Shin Hyewon
Department of English Language and Literature

Shin Hyewon Department of English Language and Literature
Shin Hyewon Department of English Language and Literature

Three months have passed since I left Ewha Voice. It is no exaggeration to say that Ewha Voice was my everything for the past two years of college life, as I right away became a reporter here as soon as I entered Ewha.

 

I did struggle and wander a lot while working as a journalist for the first time in my life at a school newspaper. I have even given it some thought about quitting, blazing a new path for my future instead of remaining in Ewha Voice. But when my proposed item was adopted and the article was designed all by myself, when I succeeded in contacting an interviewee who I longed for and finally conducted the interview, and when I witnessed the very article completed and published in the newspaper, I soon got a great deal of energy and felt my heart swell and filled with joy.

 

Objectively and bluntly speaking, Ewha Voice was not very well known on campus when I first joined.
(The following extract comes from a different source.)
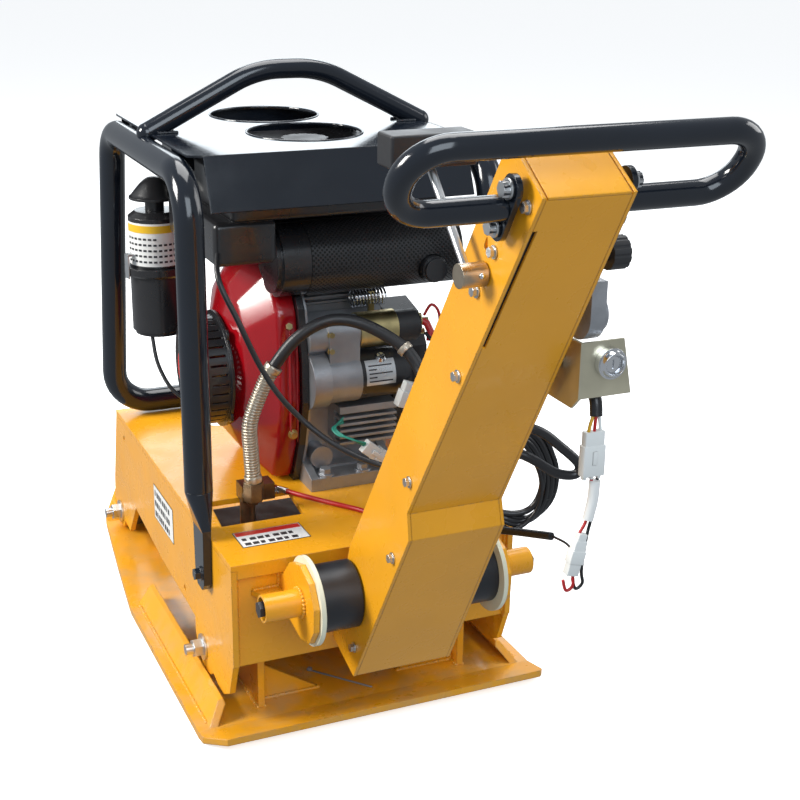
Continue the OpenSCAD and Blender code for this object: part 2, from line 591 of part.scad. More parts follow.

People around me were just simply aware of its existence and not completely familiar with what we do and what we write about. So my Ewha Voice members and I tried harder and harder in diverse ways to publicize Ewha Voice among the student body, and fortunately the efforts we made paid off and bloomed. I was proud enough to see the number of followers on Instagram increasing, the growing participation of school community members while preparing for campus articles, and frequent mentions about Ewha Voice among students. These are the reasons why I cannot help but love and respect my Ewha Voice colleagues who shared all the joys and sorrows with me for two years.

 

Ewha Voice was synonymous with both love and hatred to me. The tight deadlines, the work that made me stay up all night, the anxiety and nervousness that I felt when I failed to secure interviewees – all these things overwhelmed me for over two years. On the other hand, however, when everything was resolved and each article came out to the world every two weeks, it gave me irreplaceable happiness. It has always been the way. And that is why I did not leave Ewha Voice for over two years.

 

After putting an end to my story of love and hatred at Ewha Voice, I have been enjoying the freedom of no more repeated deadlines every day and been studying hard enough during the vacation. I also experienced a heartbreaking breakup and am trying to get through its sadness.

 

Now that I left, I am standing here as if I was left alone in an endless wasteland or plain. It seems like a lost wandering, but also like a frontier where anything can be built up any way I wish. From now on of course, it will all be my choice, my opportunity, and my direction. Sometimes it could be a failure, sometimes a regret, but soon it would be a history of my success.

 

I am very much looking forward to my future and cannot wait to face it. What kind of life will I hold in my hand? What kind of college life awaits me during my remaining two years? Nobody knows everything about life, but I am not at all afraid of it, but rather feel giddy and excited like a child standing up with white drawing paper and crayons in her hand.